À la suite du « Global terroir » de La belle revue #8, dédié au Cap en Afrique du Sud, nous poursuivons notre enquête sur le continent africain avec la ville majeure du Nigéria : Lagos. Grâce aux échanges avec deux personnalités du milieu culturel français au Nigéria, Christelle Folly, attachée culturelle à l’Ambassade de France de Abuja, et Maurice Chapot, coordinateur des activités culturelles au sein de l’Alliance Française de Lagos, nous avons bénéficié d’un accompagnement local dans la conception de cette rubrique, qui sera imprimée et diffusée en version anglaise à Lagos en octobre 2021. Nous avons fait appel à trois connaisseur·euse·s de la scène lagotienne, profondément engagé·e·s et contribuant activement à sa résonance internationale : Iheanyi Onwuegbucha, critique d’art, commissaire d’exposition et ancien directeur du Centre d’art contemporain de Lagos, Roli O’tsemaye, critique d’art, curatrice et rédactrice de TSA Art Magazine, et Ayodeji Rotinwa, essayiste, critique d’art et rédacteur en chef adjoint de la plateforme d’information African Arguments. Leurs témoignages révèlent la ferveur urbaine, la présence de nombreuses communautés d’artistes, la multiplication récente de lieux et de projets d’art qui font de Lagos un terrain propice à la création sous toutes ses formes.

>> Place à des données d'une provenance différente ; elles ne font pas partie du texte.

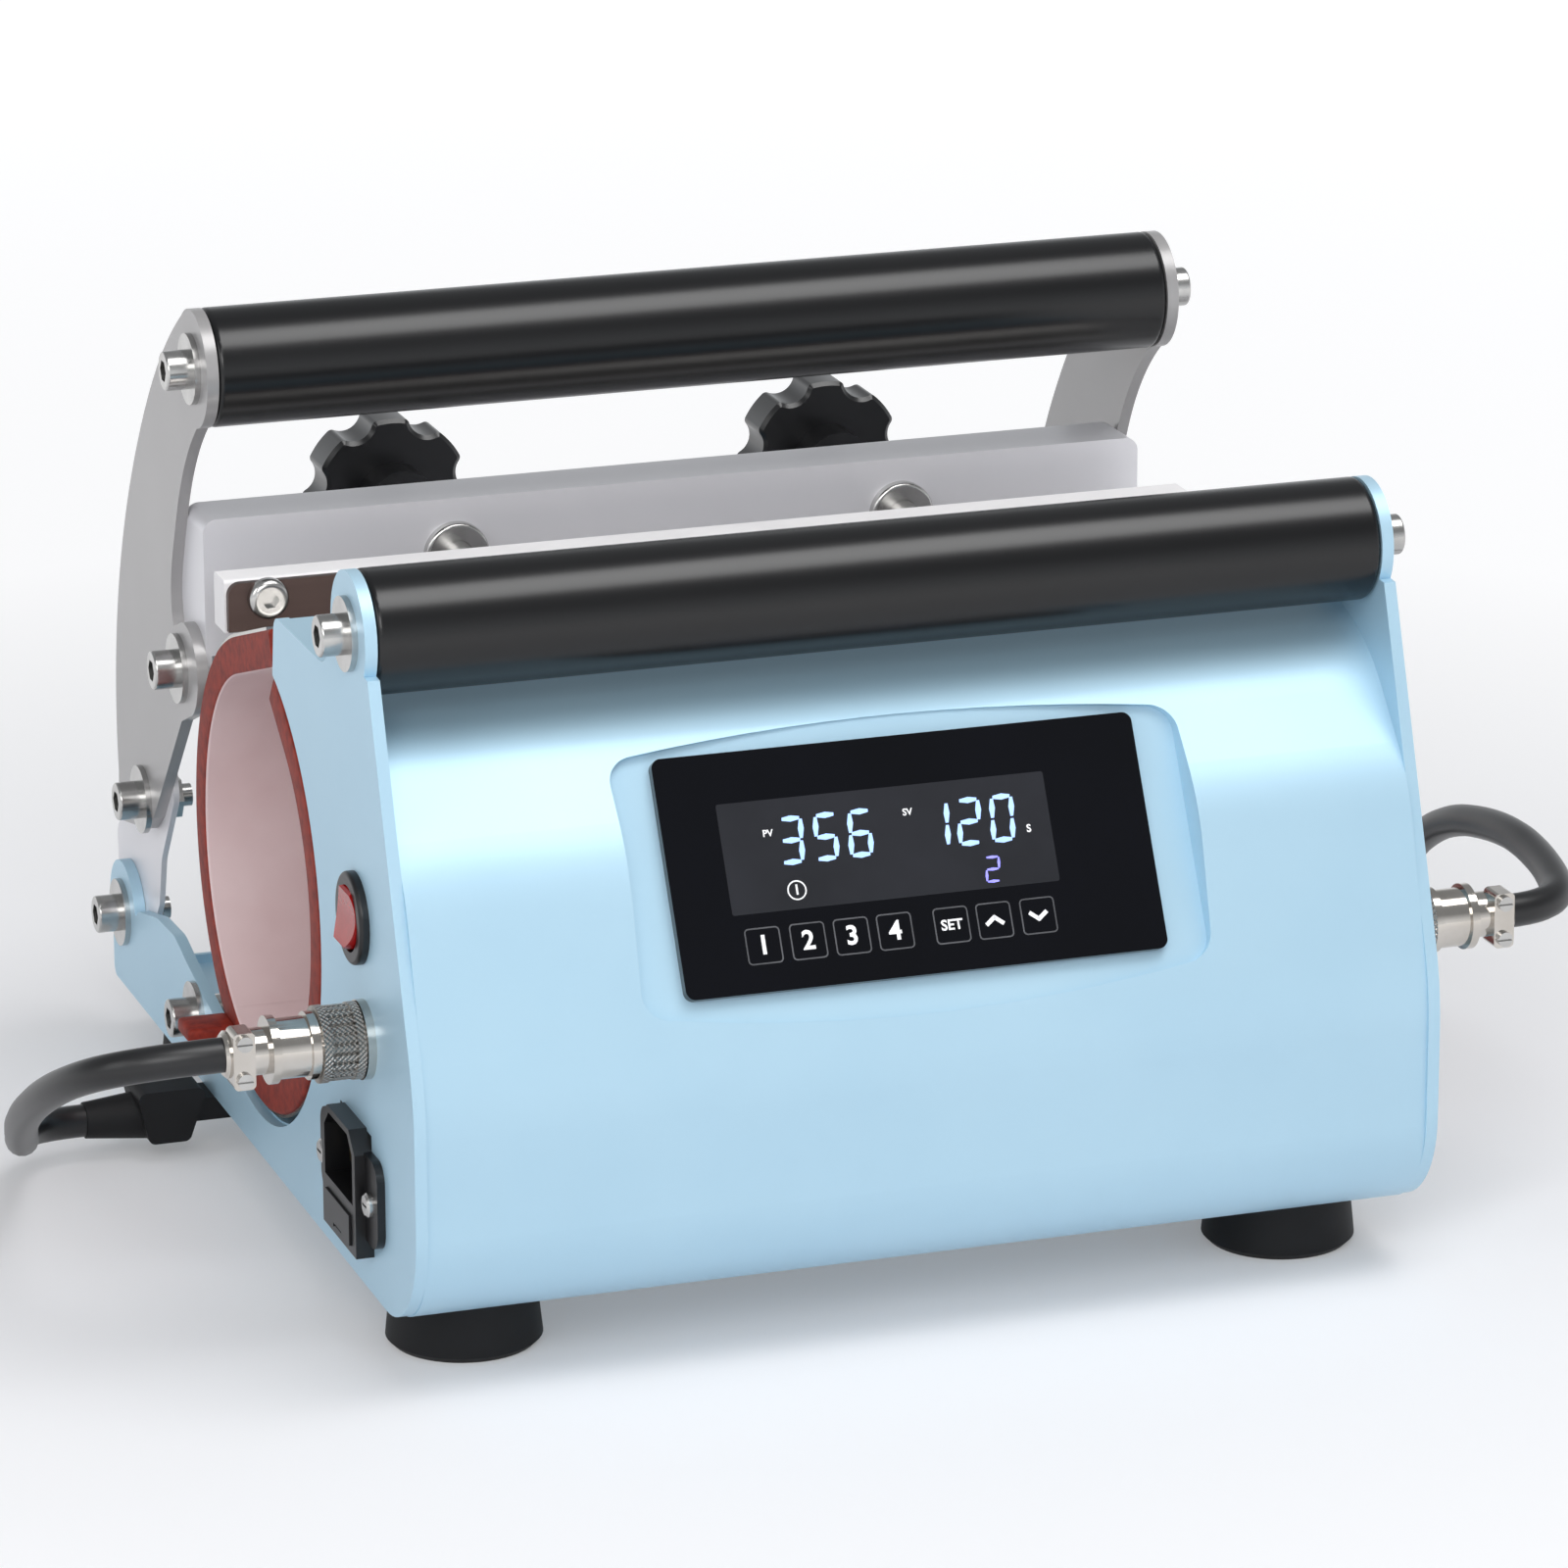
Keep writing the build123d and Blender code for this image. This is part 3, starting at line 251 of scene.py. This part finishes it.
# %% [markdown]
# ## Painted sheet metal
#
# The housing is folded steel sheet with a pale blue powder coat. The powder is melted on in an oven, which
# leaves a satin skin with a very fine orange peel, about half a millimetre from bump to bump. The clamp
# channel has the same kind of coat in light grey, and the two arms a darker silver grey.

# %% Powder coats
def powder_coat(name, light, dark, roughness, flake):
    """A baked powder coat: satin, with metal flake in it and a fine orange peel."""
    return worn(name, {
        "Base Color": linear(light), "Roughness": roughness, "Metallic": flake, "Coat Weight": 0.12,
        "Coat Roughness": 0.2}, light, dark, 60, 0.9, 0.006)


blue_coat = powder_coat("pale_blue_powder_coat", "#B6D7E9", "#B1D3E6", 0.47, 0.38)
grey_coat = powder_coat("light_grey_powder_coat", "#E6E5E9", "#E1E0E4", 0.40, 0.3)
arm_coat = powder_coat("silver_grey_powder_coat", "#A9A7A7", "#A3A1A1", 0.34, 0.3)
give(blue_coat, "left_side_plate", "right_side_plate", "front_cover", "top_shelf", "cradle", "base_tray")
give(grey_coat, "clamp_bracket")
give(arm_coat, "left_arm", "right_arm")

# %% [markdown]
# ## Screws, rods and plated parts
#
# Socket screws and washers are zinc-plated steel, which is bright but slightly blurred, with fine turning
# marks. The round cable connectors are nickel-plated brass and much shinier. The clamp strip is bare
# rolled steel, darker and drawn lengthwise.

# %% Metals
def plated(name, light, dark, roughness, patch, grain, depth, stretch=(1, 1, 1)):
    """A metal with slight patches and fine tool marks."""
    return worn(name, {"Base Color": linear(light), "Roughness": roughness, "Metallic": 1.0},
                light, dark, patch, grain, depth, stretch)


zinc = plated("zinc_plated_steel", "#C9C8C6", "#B5B4B2", 0.24, 8, 0.35, 0.002)
nickel = plated("nickel_plated_brass", "#CFCAC4", "#C2BCB4", 0.13, 10, 0.5, 0.001)
rolled = plated("rolled_steel_strip", "#5E504D", "#4E413E", 0.45, 14, 0.5, 0.003, (0.03, 1, 1))
foil = plated("bright_steel_foil", "#CDCBC8", "#BDBAB6", 0.22, 30, 0.8, 0.003, (0.05, 1, 1))
tin_brass = plated("tinned_brass_pins", "#CBB88A", "#B8A472", 0.25, 6, 0.3, 0.001)
give(zinc, "plate_screws", "plate_washers", "pivot_screws", "pivot_nuts", "arm_screws", "arm_washers",
     "arm_nuts", "foot_screws", "strip_screws", "inlet_screws", "cable_clamp_screws", "left_stud",
     "right_stud", "adjuster_bushes", "front_handle_tube", "rear_handle_tube", "tie_rod",
     "temperature_sensor")
give(nickel, "panel_sockets", "plug_bodies", "cable_clamps")
give(rolled, "clamp_strip")
give(tin_brass, "inlet_pins")

# %% [markdown]
# The coupling rings of the connectors are turned by hand, so their middle is knurled: a wheel presses rows
# of tiny diamonds into the plating. Two waves that run round the ring and cross each other make them, a
# little over a millimetre apart.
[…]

Le texte d’Iheanyi Onwuegbucha présente l’hétérogénéité des lieux d’art et le dynamisme des acteur·rice·s à la base de ces initiatives. Avec plus de vingt millions d’habitant·e·s, Lagos manifeste de grandes disparités sociales, dont l’une des causes se trouve dans l’exportation du pétrole sur laquelle se fonde l’économie du Nigéria. Un secteur privé avec d’importantes ressources financières prêt à investir dans l’art et la culture a ainsi pallié la quasi-absence de financements publics. Si le système, que l’auteur qualifie de « mainstream », se concentre dans les activités de plusieurs galeries et dans des institutions plus établies, telles que l’African Artists Foundation, le Centre d’Art Contemporain, le Lagos Photo Festival ou plus récemment la Biennale de Lagos, le milieu alternatif a vécu un essor depuis cinq ans grâce à des initiatives menées par des artistes : le Museum of Contemporary Art Lagos, le Junkyard Museum of Awkward Things ou encore la Treehouse, fondés respectivement par Uchay Joel Chima, Thejunkmanfromafrika Dilomprizulike et Wura-Natasha Ogunji, sont parmi les lieux qui animent l’expérimentation « underground », symboles du succès commercial de ces artistes qui leur a permis de les financer.
Roli O’tsemaye décrit Lagos par le biais d’une série d’œuvres qui mènent une réflexion sur l’effervescence de la ville, sur des problématiques sociales et économiques, et plus généralement sur le récent passé du Nigéria. Les teintes vives et clinquantes de Lagos sont effacées par Logo Oluwamuyiwa, qui, avec sa série de photographies en noir et blanc Monochrome Lagos (2013 – en cours), montre sous de nouvelles perspectives cette mégapole, en mettant l’accent sur des individus et des lieux qui seraient autrement passés inaperçus. La série Lagos Soundscape (2008 – en cours), de l’artiste Emeka Ogboh, se concentre sur les nuances sonores de cette ville en ébullition permanente où le son devient l’expression du système hyper-capitaliste qui la régit. L’artiste britannique Polly Alakija, installée au Nigéria depuis 1989, produit une fresque pour les piliers du Falomo Bridge, choisissant de rendre hommage aux 276 jeunes filles kidnappées en 2014 afin que la population n’oublie pas cet épisode tragique. Enfin, l’exposition « Power Show I » (Omenka Gallery, 2018), d’Ay Akínwándé, souligne l’une des grandes contradictions de Lagos et du Nigéria, un pays riche de ressources naturelles, mais qui voit une carence systémique d’essence et d’énergie électrique.
L’article d’Ayodeji Rotinwa se concentre sur la résurgence de la portraiture noire peignant des sujets de la vie ordinaire. Ce genre pictural, déjà présent dans l’histoire de l’art nigérian a gagné en importance chez les jeunes peintres tel·le·s que Chiderah Bosah, Tosin Kalejaye, Collins Obijiaku, Marcellina Akpojotor ou David Otaru, et a aussi récemment suscité l’intérêt des institutions locales et internationales et du marché de l’art, donnant lieu à plusieurs expositions thématiques, à l’image de « Liminality in Infinite Space », à l’African Artist Foundation de Lagos en 2020. Les artistes de cette génération, souvent autodidactes, qui utilisent internet et les réseaux sociaux comme un cadre de formation et de confrontation vis-à-vis du monde, réalisent des peintures aussi bien de leurs ami·e·s que de leurs familles, ou de personnes croisées dans la rue, percevant la représentation de la vie ordinaire comme un outil d’expression politique et un moyen d’identification.